15 Bill April 4, 2007 at 8:17 pm

Why the hell are these banks making these loans to LTCM anyway? Just because they know the Gmen will bail them out if they go bad? When our non-profit borrows a couple mill, the bank makes us sign a covenant about the way we’re going to manage our money going forward.

16 nelsonal April 4, 2007 at 11:08 pm

Buffett runs an insurance company, their job is to write derivatives (insurance contracts). When he speaks out against OTC derivatives he has one goal casting a suspect eye on the market that directly competes with his business.

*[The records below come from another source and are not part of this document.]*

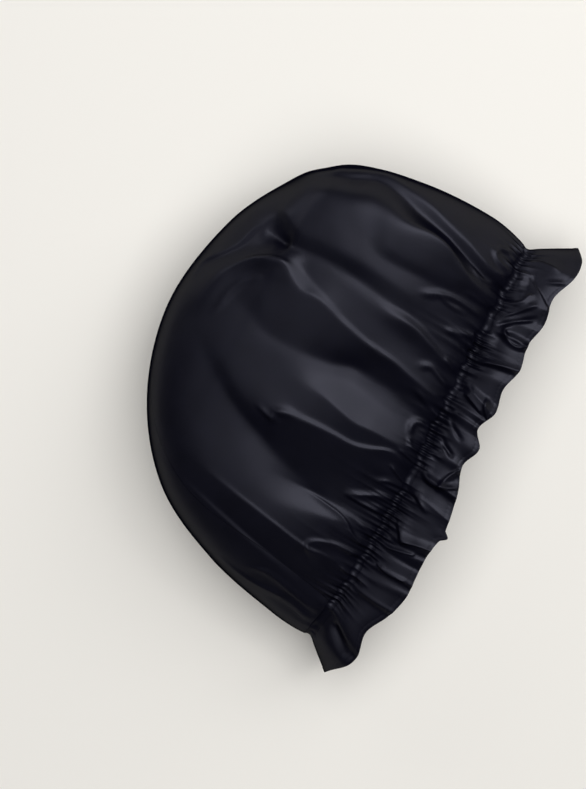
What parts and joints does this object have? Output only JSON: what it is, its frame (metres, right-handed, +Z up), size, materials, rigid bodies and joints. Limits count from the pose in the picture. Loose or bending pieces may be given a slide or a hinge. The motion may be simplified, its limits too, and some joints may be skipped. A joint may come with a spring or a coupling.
{
  "type": "sleep bonnet",
  "caption": "Dark satin sleep bonnet lying on its side: puffed seamed crown, gathered elastic channel and flared frill, open at the mouth.",
  "frame": {"origin": "on the table under the middle of the bonnet's plan, as it lies on its side", "axes": "+X along the mouth from end to end, +Y from the mouth to the top of the crown, +Z up"},
  "size_m": [0.271, 0.1924, 0.0848],
  "materials": {
    "satin": "dark satin with a soft sheen",
    "satin_channel": "dark satin gathered over elastic",
    "satin_frill": "dark satin with a stitched narrow hem"
  },
  "bodies": {
    "root": {"upper_panel": "satin", "lower_panel": "satin", "elastic_channel": "satin_channel", "frill": "satin_frill"}
  },
  "joints": []
}
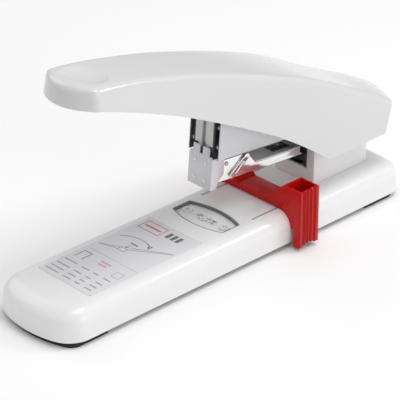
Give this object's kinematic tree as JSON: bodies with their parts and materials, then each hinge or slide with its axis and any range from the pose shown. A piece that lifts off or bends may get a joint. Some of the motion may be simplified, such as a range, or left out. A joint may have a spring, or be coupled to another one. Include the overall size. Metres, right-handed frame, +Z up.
{
  "type": "stapler",
  "caption": "Desk stapler with a long raised lever handle, a hinged arm with magazine and driver, a flat base with anvil and label, and a red sliding depth stop",
  "frame": {"origin": "On the table, under the middle of the base, midway between its ends and sides.", "axes": "+Z up. -Y points to the nose, where the stapling head and the label are; +Y points to the pivot. X runs across the width, and the magazine latch is on the +X side."},
  "size_m": [0.081, 0.276, 0.1454],
  "materials": {
    "white_plastic": "glossy moulded plastic, off-white",
    "grey_plastic": "matt grey moulding",
    "handle_plastic": "satin light grey plastic",
    "pad_plastic": "matt pad set into the handle's top",
    "red_plastic": "glossy red plastic",
    "dark_plastic": "matt black plastic",
    "foot_rubber": "black rubber",
    "label_film": "pale grey printed film",
    "plain_steel": "pressed steel",
    "polished_steel": "polished plated steel",
    "screw_steel": "plated screws, pins and rivets",
    "dark_steel": "dark coated steel",
    "spring_steel": "spring wire",
    "grey_paint": "light grey painted steel",
    "staple_wire": "glued strip of wire staples",
    "bronze": "bearing bushes"
  },
  "bodies": {
    "frame_root": {"base_shell": "white_plastic", "bottom_cover": "grey_plastic", "chassis_plate": "plain_steel", "front_foot": "foot_rubber", "rear_foot": "foot_rubber", "cover_screws": "screw_steel", "anvil_pocket": "dark_plastic", "anvil_plate": "polished_steel", "anvil_screws": "screw_steel", "label_plate": "label_film", "tower_housing": "white_plastic", "pivot_bracket": "plain_steel", "bracket_screws": "dark_steel", "main_pin": "screw_steel", "pin_clips": "dark_steel", "return_spring": "spring_steel"},
    "stop": {"depth_stop": "red_plastic", "stop_slider": "dark_plastic", "stop_screws": "screw_steel"},
    "arm": {"arm_frame": "grey_paint", "arm_bushes": "bronze", "face_plate": "grey_paint", "face_rivets": "screw_steel", "driver_guide": "dark_steel", "guide_spacers": "plain_steel", "magazine_channel": "polished_steel", "magazine_cover": "white_plastic", "magazine_rivets": "screw_steel", "staple_rail": "plain_steel", "staple_strip": "staple_wire", "pusher_rod": "screw_steel", "latch_pin": "screw_steel", "pusher_spring": "spring_steel"},
    "pusher": {"pusher": "dark_plastic"},
    "latch": {"release_latch": "polished_steel"},
    "driver": {"driver_carrier": "plain_steel", "driver_blade": "plain_steel", "driver_rivets": "screw_steel"},
    "handle": {"handle_shell": "handle_plastic", "thumb_pad": "pad_plastic", "inner_lever": "plain_steel", "drive_pin": "screw_steel", "lever_screws": "dark_steel", "lever_bushes": "bronze"}
  },
  "joints": [
    {"name": "handle_hinge", "type": "hinge", "parent": "frame_root", "child": "handle", "pos_m": [0, 0.103, 0.052], "axis": [1, 0, 0], "range_deg": [0, 19], "stiffness_Nm_per_rad": 2, "springref_deg": -28.65},
    {"name": "arm_hinge", "type": "hinge", "parent": "frame_root", "child": "arm", "pos_m": [0, 0.103, 0.052], "axis": [1, 0, 0], "range_deg": [0, 10.9]},
    {"name": "driver_slide", "type": "slide", "parent": "arm", "child": "driver", "axis": [0, -0.0872, -0.9962], "range_m": [0, 0.0155]},
    {"name": "stop_slide", "type": "slide", "parent": "frame_root", "child": "stop", "axis": [0, 1, 0], "range_m": [-0.02, 0.008]},
    {"name": "pusher_slide", "type": "slide", "parent": "arm", "child": "pusher", "axis": [0, 0.9962, -0.0872], "range_m": [0, 0.012], "stiffness_N_per_m": 150, "springref_m": -0.02, "deforming": ["pusher_spring"]},
    {"name": "latch_hinge", "type": "hinge", "parent": "arm", "child": "latch", "pos_m": [0.0092, 0.01086, 0.04862], "axis": [1, 0, 0], "range_deg": [0, 25], "stiffness_Nm_per_rad": 0.02, "springref_deg": -17.19}
  ],
  "couplings": [
    {"joint": "arm_hinge", "follows": "handle_hinge", "ratio": 0.57368},
    {"joint": "driver_slide", "follows": "handle_hinge", "m_per_rad": 0.04674}
  ]
}
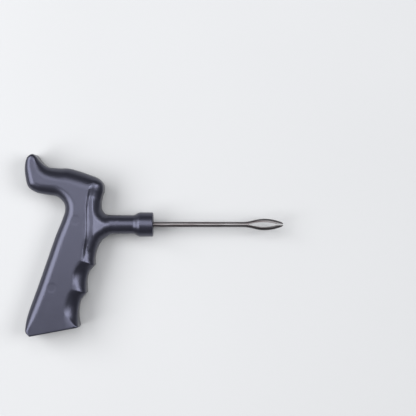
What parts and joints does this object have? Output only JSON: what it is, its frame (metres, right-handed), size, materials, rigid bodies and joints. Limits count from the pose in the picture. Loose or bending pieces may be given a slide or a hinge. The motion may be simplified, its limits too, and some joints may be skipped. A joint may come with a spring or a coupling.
{
  "type": "tyre plug insertion tool",
  "caption": "Pistol-grip hand tool with a straight split-eye steel needle that pushes a plug strip into a punctured tyre.",
  "frame": {"origin": "centre of the overall box on the underside, where the tool lies on the flat side of its handle", "axes": "+X along the needle towards its tip, +Y towards the handle's horn, +Z across the handle, out of its plain side face"},
  "size_m": [0.1698, 0.1196, 0.022],
  "materials": {
    "shell_plastic": "satin moulded black",
    "label_plastic": "fine matt",
    "screw_steel": "zinc plated",
    "needle_steel": "polished, forged eye"
  },
  "bodies": {
    "root": {"handle_shell_left": "shell_plastic", "handle_shell_right": "shell_plastic", "label_panel": "label_plastic", "upper_screw": "screw_steel", "lower_screw": "screw_steel", "needle": "needle_steel"}
  },
  "joints": []
}
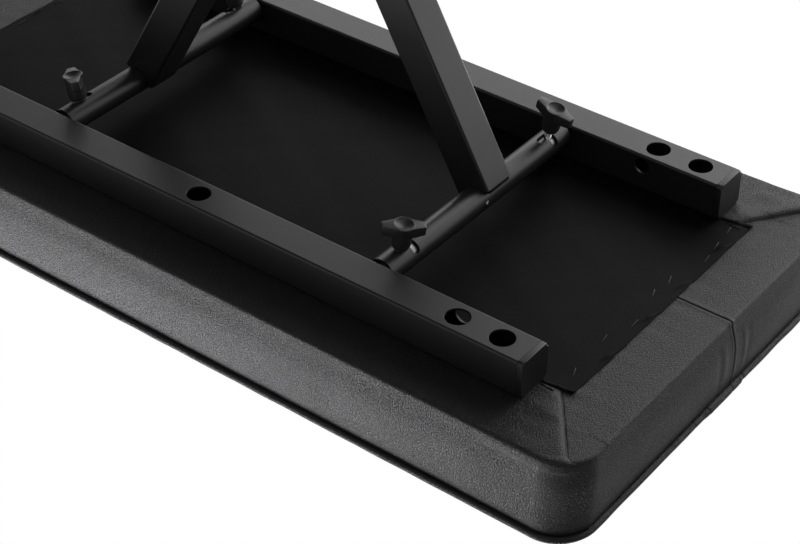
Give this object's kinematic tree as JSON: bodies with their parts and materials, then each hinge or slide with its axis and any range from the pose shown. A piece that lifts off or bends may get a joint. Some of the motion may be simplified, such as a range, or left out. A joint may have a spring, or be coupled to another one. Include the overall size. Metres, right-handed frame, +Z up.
{
  "type": "folding keyboard bench",
  "caption": "Folding keyboard bench with a padded rectangular seat on square rails, a scissor of square legs and wing-knob locking pins.",
  "frame": {"origin": "on the floor, below the middle of the bench as it stands open on its feet", "axes": "+X along the seat's length, +Y across the seat to the back rail, +Z up to the cushion"},
  "size_m": [0.6208, 0.3132, 0.5534],
  "materials": {
    "plywood": "raw plywood",
    "foam": "open cell foam",
    "leatherette": "grained satin",
    "liner_cloth": "matte non-woven",
    "powder_coat": "satin powder coat",
    "black_plastic": "fine matte moulding",
    "knob_plastic": "fine matte moulding",
    "foot_rubber": "matte rubber",
    "zinc_steel": "bright zinc plate",
    "chrome_screw": "polished thread"
  },
  "bodies": {
    "seat": {"seat_board": "plywood", "seat_foam": "foam", "seat_cover": "leatherette", "seat_piping": "leatherette", "dust_cloth": "liner_cloth", "seat_screw_front_1": "zinc_steel", "seat_screw_front_2": "zinc_steel", "seat_screw_front_3": "zinc_steel", "seat_screw_front_4": "zinc_steel", "seat_screw_front_5": "zinc_steel", "seat_screw_back_1": "zinc_steel", "seat_screw_back_2": "zinc_steel", "seat_screw_back_3": "zinc_steel", "seat_screw_back_4": "zinc_steel", "seat_screw_back_5": "zinc_steel", "rail_front": "powder_coat", "rail_back": "powder_coat", "rail_cap_front_left": "black_plastic", "rail_cap_front_right": "black_plastic", "rail_cap_back_left": "black_plastic", "rail_cap_back_right": "black_plastic"},
    "frame_right": {"cross_tube_right": "powder_coat", "leg_right": "powder_coat", "foot_bar_right": "powder_coat", "pivot_bush_right": "zinc_steel", "foot_cap_right_front": "foot_rubber", "foot_cap_right_back": "foot_rubber", "pivot_bolt": "zinc_steel", "pivot_nut": "zinc_steel", "pivot_washer_front": "zinc_steel", "pivot_washer_back": "zinc_steel", "pivot_spacer": "black_plastic"},
    "frame_left": {"cross_tube_left": "powder_coat", "leg_left": "powder_coat", "foot_bar_left": "powder_coat", "pivot_bush_left": "zinc_steel", "foot_cap_left_front": "foot_rubber", "foot_cap_left_back": "foot_rubber"},
    "pin_right_front": {"locking_pin_right_front": "zinc_steel"},
    "pin_right_back": {"locking_pin_right_back": "zinc_steel"},
    "pin_left_front": {"locking_pin_left_front": "zinc_steel"},
    "pin_left_back": {"locking_pin_left_back": "zinc_steel"},
    "turn_right_front": {"knob_screw_right_front": "chrome_screw", "knob_right_front": "knob_plastic"},
    "turn_right_back": {"knob_screw_right_back": "chrome_screw", "knob_right_back": "knob_plastic"},
    "turn_left_front": {"knob_screw_left_front": "chrome_screw", "knob_left_front": "knob_plastic"},
    "turn_left_back": {"knob_screw_left_back": "chrome_screw", "knob_left_back": "knob_plastic"}
  },
  "joints": [
    {"name": "fold", "type": "hinge", "parent": "seat", "child": "frame_right", "pos_m": [0.131, 0, 0.4682], "axis": [0, 1, 0], "range_deg": [0, 55]},
    {"name": "scissor", "type": "hinge", "parent": "frame_right", "child": "frame_left", "pos_m": [0, 0, 0.2413], "axis": [0, -1, 0], "range_deg": [0, 110]},
    {"name": "pin_slide_right_front", "type": "slide", "parent": "frame_right", "child": "pin_right_front", "axis": [0, 1, 0], "range_m": [0, 0.0082]},
    {"name": "pin_slide_right_back", "type": "slide", "parent": "frame_right", "child": "pin_right_back", "axis": [0, -1, 0], "range_m": [0, 0.0082]},
    {"name": "pin_slide_left_front", "type": "slide", "parent": "frame_left", "child": "pin_left_front", "axis": [0, 1, 0], "range_m": [0, 0.0082]},
    {"name": "pin_slide_left_back", "type": "slide", "parent": "frame_left", "child": "pin_left_back", "axis": [0, -1, 0], "range_m": [0, 0.0082]},
    {"name": "knob_turn_right_front", "type": "hinge", "parent": "pin_right_front", "child": "turn_right_front", "pos_m": [0.131, -0.07765, 0.4682], "axis": [0.2079, 0, -0.9781], "range_deg": [0, 360]},
    {"name": "knob_turn_right_back", "type": "hinge", "parent": "pin_right_back", "child": "turn_right_back", "pos_m": [0.131, 0.07765, 0.4682], "axis": [0.1392, 0, -0.9903], "range_deg": [0, 360]},
    {"name": "knob_turn_left_front", "type": "hinge", "parent": "pin_left_front", "child": "turn_left_front", "pos_m": [-0.131, -0.07765, 0.4682], "axis": [-0.1392, 0, -0.9903], "range_deg": [0, 360]},
    {"name": "knob_turn_left_back", "type": "hinge", "parent": "pin_left_back", "child": "turn_left_back", "pos_m": [-0.131, 0.07765, 0.4682], "axis": [-0.2079, 0, -0.9781], "range_deg": [0, 360]}
  ],
  "couplings": [
    {"joint": "scissor", "follows": "fold", "ratio": 2}
  ]
}
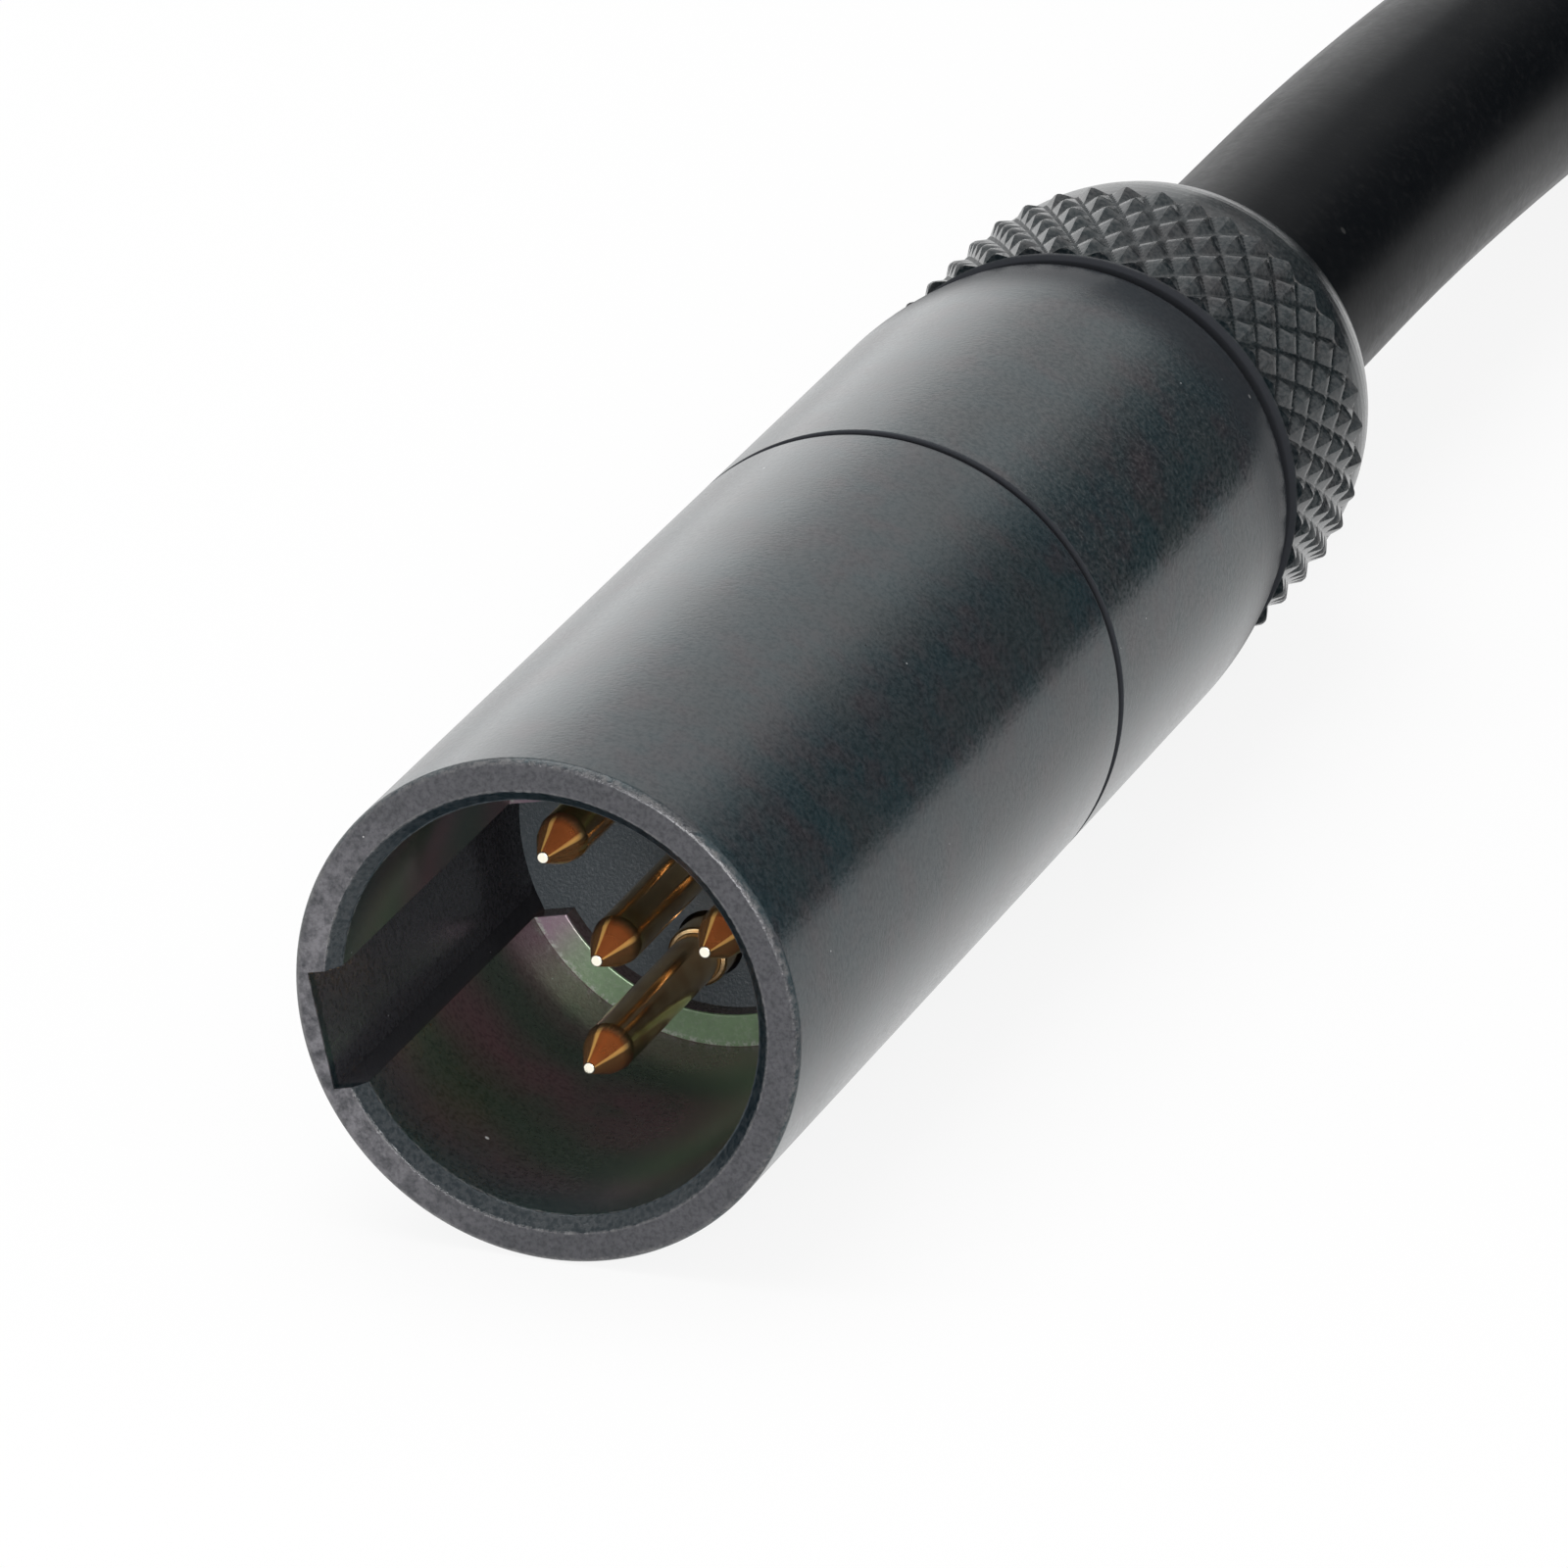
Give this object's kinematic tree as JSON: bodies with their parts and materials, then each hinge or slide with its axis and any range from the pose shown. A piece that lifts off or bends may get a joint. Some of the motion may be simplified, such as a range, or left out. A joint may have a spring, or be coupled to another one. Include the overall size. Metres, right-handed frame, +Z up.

For example, there isn’t much difference between a CDS and an insurance contract he writes, but insurance regulators require he hold a certain amount of capital, while the CDS writers just have to meet collateral agreements with their banks. Guess which one costs more.

Buffett wanted to buy because he knew that off the run Treasury bet was a good one once things settled down they’d go back to making money. In part because the counter bet trades would dry up with a deeply capitalized partner backing them.

17 Auto April 5, 2007 at 4:14 pm

Lowenstein also wrote that LTCM was so aggressive in negotiating rates/fees with its banks that no Wall Street firm had much incentive to step up to help LTCM when it needed time. He suggests that had the banks had been making more money off LTCM — had there been bankers/traders earning 7-figure bonuses off the business LTCM did with their banks — there might have been pressure from inside these banks to give LTCM some breathing room.

Anyone know how credible Lowenstein’s claim is?